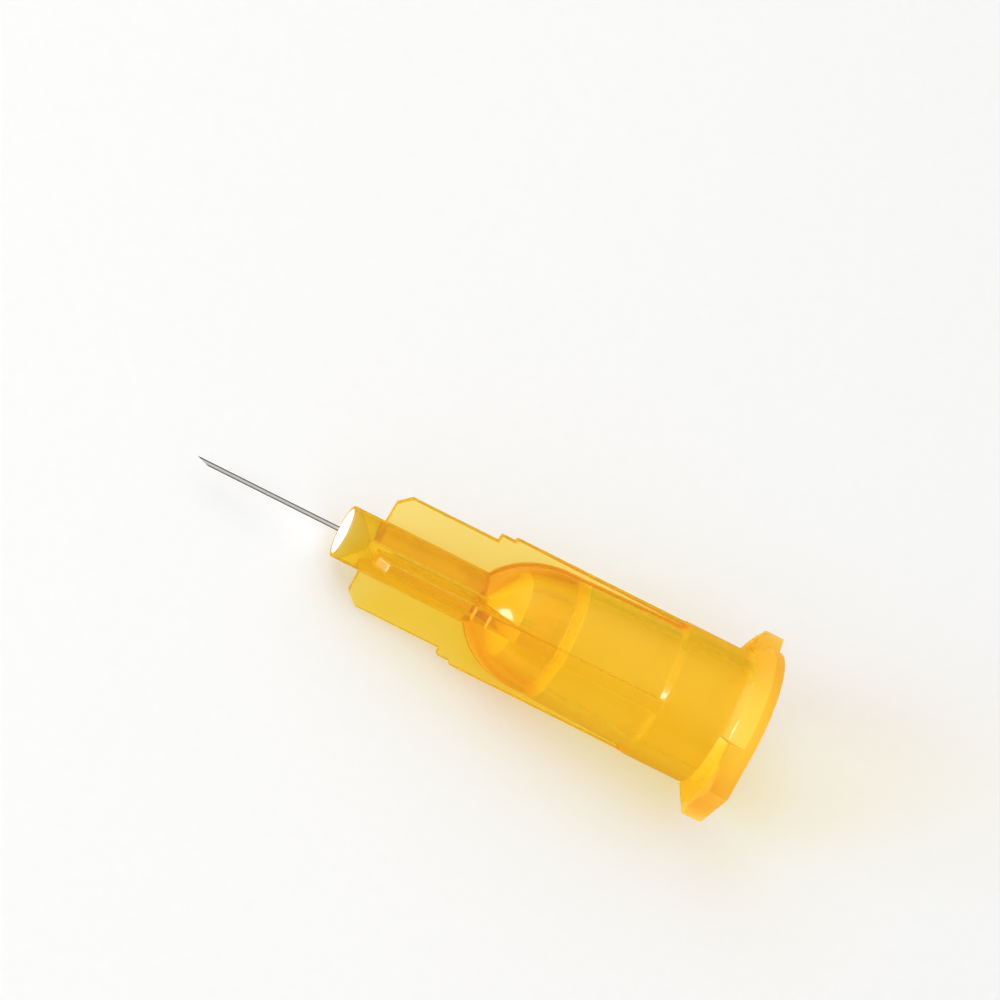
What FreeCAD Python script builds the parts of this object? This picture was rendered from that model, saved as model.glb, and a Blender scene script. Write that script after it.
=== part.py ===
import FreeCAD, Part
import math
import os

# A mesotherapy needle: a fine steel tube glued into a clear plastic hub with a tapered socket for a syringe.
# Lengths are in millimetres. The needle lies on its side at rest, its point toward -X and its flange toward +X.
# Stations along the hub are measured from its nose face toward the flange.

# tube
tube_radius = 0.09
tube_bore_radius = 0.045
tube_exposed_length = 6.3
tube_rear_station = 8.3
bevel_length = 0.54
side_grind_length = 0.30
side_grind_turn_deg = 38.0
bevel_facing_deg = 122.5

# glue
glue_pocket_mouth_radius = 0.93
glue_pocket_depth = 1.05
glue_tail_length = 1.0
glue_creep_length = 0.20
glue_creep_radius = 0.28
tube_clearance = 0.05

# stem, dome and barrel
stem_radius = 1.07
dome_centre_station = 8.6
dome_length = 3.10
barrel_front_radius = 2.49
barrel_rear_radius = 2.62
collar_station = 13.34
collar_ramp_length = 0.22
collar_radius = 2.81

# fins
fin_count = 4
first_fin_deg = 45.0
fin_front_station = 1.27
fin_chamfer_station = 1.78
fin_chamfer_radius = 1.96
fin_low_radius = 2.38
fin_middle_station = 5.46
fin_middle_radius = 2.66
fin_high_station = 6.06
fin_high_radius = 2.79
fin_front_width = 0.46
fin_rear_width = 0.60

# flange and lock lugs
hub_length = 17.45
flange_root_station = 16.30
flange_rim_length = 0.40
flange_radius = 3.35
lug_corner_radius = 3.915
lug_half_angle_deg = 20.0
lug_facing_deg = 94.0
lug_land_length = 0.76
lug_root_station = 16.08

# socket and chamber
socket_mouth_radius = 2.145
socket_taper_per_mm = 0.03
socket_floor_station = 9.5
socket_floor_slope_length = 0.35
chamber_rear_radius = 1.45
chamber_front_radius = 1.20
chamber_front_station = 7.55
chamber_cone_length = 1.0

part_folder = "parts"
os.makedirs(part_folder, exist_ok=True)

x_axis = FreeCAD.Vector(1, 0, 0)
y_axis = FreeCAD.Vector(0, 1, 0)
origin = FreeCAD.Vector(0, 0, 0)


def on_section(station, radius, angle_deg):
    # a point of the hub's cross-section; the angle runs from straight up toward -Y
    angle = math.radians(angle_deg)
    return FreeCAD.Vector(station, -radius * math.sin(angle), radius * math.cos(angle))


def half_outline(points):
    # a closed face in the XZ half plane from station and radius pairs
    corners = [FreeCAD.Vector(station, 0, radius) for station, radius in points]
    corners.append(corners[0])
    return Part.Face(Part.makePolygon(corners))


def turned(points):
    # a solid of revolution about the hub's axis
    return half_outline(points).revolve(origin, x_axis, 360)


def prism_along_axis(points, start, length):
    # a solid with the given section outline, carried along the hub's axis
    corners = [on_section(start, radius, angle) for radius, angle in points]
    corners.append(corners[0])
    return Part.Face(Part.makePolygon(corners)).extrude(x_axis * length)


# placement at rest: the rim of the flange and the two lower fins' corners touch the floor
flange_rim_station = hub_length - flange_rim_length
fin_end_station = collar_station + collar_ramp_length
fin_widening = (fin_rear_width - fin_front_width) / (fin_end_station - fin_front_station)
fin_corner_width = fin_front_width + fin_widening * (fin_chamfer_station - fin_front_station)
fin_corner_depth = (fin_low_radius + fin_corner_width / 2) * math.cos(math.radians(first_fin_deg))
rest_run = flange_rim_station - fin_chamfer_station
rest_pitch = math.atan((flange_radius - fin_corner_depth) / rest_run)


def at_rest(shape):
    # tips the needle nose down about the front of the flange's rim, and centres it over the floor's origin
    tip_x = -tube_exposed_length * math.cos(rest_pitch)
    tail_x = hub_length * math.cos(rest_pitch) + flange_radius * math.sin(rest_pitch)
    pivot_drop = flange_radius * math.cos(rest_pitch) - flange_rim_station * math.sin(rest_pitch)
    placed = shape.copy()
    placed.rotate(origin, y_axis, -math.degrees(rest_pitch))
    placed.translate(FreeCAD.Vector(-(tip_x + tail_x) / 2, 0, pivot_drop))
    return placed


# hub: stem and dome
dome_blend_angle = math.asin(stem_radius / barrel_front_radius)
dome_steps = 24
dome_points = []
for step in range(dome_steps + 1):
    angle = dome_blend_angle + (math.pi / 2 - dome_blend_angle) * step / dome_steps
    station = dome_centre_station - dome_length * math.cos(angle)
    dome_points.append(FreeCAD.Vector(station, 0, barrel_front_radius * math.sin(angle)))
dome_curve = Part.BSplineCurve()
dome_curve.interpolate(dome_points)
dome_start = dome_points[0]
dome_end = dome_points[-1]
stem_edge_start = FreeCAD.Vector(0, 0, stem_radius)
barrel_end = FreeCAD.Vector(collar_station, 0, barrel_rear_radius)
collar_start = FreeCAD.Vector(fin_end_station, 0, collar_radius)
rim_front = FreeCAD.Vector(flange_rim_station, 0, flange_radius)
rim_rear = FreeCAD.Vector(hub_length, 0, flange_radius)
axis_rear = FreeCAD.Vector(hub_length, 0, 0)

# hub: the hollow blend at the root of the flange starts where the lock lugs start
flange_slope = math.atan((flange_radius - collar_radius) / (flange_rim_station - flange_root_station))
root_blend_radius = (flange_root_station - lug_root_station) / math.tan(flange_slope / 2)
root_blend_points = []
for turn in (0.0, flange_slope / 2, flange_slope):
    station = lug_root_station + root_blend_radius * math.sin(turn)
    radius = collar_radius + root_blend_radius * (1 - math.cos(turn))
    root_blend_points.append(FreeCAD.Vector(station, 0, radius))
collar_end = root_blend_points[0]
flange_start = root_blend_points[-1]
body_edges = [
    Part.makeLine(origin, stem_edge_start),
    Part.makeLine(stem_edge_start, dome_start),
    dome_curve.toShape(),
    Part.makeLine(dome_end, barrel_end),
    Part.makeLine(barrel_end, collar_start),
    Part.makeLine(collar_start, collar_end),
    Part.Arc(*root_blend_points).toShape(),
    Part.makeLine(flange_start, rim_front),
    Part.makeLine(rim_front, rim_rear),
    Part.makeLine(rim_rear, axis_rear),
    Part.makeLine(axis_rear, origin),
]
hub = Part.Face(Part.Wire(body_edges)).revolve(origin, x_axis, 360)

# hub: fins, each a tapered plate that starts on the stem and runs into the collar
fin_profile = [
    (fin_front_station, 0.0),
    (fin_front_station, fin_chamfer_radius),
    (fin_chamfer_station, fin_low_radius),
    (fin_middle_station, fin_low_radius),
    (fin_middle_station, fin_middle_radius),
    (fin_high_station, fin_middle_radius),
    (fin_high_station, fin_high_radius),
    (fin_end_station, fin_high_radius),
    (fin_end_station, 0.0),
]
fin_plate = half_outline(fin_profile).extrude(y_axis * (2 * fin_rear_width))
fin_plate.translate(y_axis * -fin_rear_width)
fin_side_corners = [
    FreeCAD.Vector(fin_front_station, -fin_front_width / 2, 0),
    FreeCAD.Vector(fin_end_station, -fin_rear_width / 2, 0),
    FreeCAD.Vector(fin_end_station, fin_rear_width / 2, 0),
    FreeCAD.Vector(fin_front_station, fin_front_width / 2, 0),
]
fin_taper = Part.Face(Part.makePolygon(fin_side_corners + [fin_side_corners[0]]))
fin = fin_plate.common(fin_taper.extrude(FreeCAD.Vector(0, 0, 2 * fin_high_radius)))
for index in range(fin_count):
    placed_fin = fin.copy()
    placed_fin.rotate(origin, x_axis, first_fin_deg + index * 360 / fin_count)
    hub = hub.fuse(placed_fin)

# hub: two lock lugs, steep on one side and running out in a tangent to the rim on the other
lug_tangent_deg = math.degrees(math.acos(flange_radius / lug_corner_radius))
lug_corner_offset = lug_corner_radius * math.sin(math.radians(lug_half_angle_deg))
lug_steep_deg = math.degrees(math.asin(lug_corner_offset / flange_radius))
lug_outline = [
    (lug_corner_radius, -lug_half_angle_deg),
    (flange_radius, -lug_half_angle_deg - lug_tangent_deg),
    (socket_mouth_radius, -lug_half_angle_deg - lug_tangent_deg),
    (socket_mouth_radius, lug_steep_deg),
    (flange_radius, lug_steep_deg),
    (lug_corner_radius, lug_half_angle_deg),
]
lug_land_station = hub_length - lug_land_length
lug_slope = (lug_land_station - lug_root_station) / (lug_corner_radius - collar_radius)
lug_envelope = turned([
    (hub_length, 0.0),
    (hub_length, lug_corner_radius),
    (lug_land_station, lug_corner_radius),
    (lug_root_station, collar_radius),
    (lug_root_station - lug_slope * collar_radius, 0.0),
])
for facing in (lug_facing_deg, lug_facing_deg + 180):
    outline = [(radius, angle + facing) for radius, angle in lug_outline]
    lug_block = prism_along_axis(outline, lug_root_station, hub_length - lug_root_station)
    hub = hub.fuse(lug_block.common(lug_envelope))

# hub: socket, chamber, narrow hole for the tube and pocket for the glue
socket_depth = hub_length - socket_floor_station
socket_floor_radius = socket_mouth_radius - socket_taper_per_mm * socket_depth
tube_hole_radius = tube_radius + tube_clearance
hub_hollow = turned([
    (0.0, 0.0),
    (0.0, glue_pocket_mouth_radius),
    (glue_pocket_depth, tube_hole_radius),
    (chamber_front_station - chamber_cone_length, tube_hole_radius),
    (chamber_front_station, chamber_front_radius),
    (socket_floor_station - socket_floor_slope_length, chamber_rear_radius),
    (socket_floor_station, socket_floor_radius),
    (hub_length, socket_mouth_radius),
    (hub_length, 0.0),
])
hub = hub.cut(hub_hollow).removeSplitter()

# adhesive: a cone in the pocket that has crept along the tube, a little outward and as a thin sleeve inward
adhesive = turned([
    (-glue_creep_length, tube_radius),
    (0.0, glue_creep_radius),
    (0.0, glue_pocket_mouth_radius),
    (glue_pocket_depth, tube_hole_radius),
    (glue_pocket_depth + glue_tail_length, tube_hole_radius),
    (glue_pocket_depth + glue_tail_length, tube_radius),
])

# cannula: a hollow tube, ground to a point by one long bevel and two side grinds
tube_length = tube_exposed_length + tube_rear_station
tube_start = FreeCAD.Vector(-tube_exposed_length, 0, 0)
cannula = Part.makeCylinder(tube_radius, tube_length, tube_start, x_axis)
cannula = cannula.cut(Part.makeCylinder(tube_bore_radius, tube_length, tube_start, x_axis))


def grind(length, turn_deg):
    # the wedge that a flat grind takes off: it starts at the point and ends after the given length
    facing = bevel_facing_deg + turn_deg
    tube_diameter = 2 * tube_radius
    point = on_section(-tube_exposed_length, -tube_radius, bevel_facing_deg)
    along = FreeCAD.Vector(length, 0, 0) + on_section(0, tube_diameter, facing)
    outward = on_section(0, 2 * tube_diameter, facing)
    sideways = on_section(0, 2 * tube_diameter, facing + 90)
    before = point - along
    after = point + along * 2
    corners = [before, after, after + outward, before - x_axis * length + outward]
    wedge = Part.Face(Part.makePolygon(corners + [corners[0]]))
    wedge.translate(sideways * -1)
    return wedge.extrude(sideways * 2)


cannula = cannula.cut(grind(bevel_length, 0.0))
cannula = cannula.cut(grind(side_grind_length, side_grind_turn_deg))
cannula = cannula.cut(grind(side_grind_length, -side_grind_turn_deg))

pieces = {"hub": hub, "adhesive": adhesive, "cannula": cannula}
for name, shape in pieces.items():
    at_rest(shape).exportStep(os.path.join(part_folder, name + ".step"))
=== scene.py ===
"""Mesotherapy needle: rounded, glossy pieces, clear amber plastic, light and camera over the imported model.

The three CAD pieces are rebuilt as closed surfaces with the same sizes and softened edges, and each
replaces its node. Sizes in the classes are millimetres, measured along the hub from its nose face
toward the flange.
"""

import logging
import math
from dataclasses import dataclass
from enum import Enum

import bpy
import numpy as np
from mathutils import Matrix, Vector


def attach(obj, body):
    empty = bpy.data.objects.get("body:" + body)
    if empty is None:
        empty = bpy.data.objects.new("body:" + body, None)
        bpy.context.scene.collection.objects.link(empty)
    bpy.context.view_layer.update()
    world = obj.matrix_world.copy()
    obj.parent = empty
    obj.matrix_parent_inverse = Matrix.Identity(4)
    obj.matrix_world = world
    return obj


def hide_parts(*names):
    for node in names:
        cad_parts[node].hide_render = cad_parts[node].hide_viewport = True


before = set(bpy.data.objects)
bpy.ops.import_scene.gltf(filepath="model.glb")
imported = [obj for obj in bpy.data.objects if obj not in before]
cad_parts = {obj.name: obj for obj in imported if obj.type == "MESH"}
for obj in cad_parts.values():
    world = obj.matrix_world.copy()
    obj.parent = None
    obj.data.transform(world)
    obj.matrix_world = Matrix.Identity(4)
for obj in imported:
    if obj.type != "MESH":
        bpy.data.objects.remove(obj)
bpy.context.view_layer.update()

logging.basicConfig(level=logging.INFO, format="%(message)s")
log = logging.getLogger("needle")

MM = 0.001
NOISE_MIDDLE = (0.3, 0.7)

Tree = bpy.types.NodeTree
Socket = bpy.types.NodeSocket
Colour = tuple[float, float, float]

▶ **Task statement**
Return exactly the opening lines of the listing above, ending with the line that has "tube_clearance = 0.05".

▶ **Response to the task**
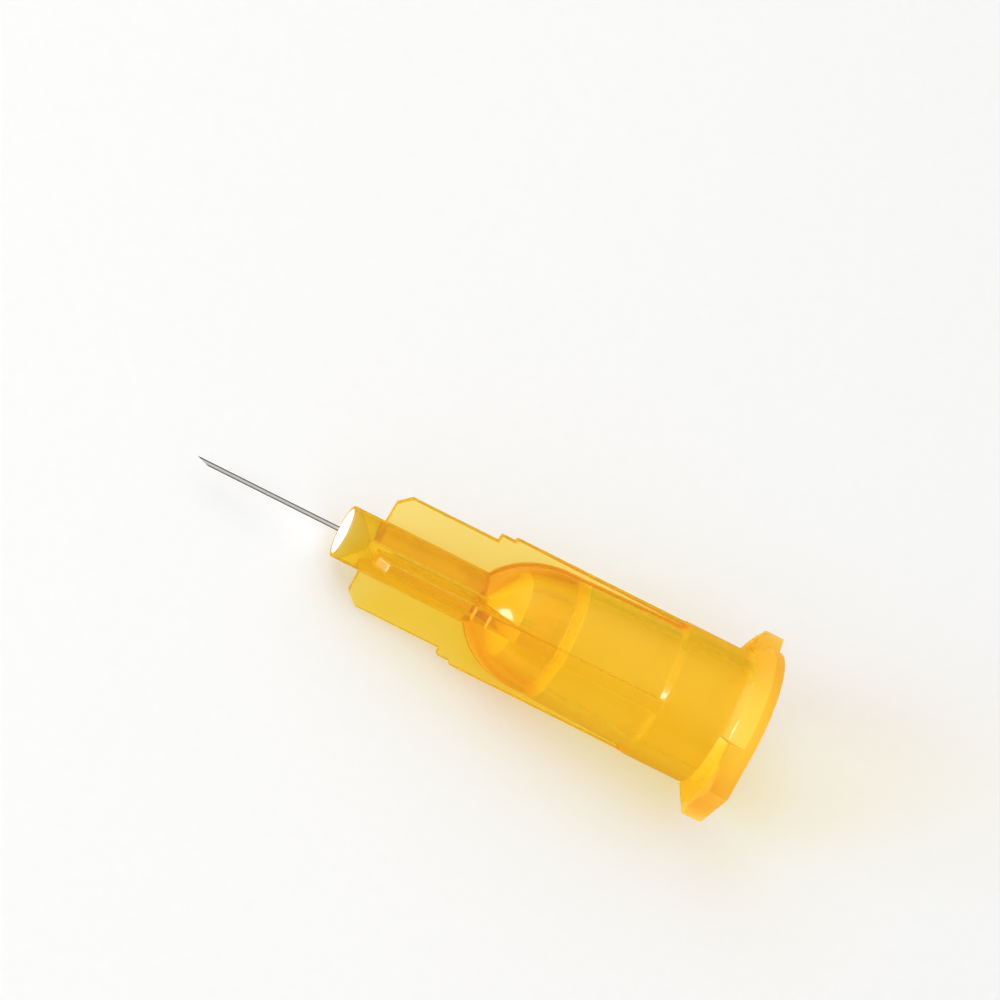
What FreeCAD Python script builds the parts of this object? This picture was rendered from that model, saved as model.glb, and a Blender scene script. Write that script after it.
=== part.py ===
import FreeCAD, Part
import math
import os

# A mesotherapy needle: a fine steel tube glued into a clear plastic hub with a tapered socket for a syringe.
# Lengths are in millimetres. The needle lies on its side at rest, its point toward -X and its flange toward +X.
# Stations along the hub are measured from its nose face toward the flange.

# tube
tube_radius = 0.09
tube_bore_radius = 0.045
tube_exposed_length = 6.3
tube_rear_station = 8.3
bevel_length = 0.54
side_grind_length = 0.30
side_grind_turn_deg = 38.0
bevel_facing_deg = 122.5

# glue
glue_pocket_mouth_radius = 0.93
glue_pocket_depth = 1.05
glue_tail_length = 1.0
glue_creep_length = 0.20
glue_creep_radius = 0.28
tube_clearance = 0.05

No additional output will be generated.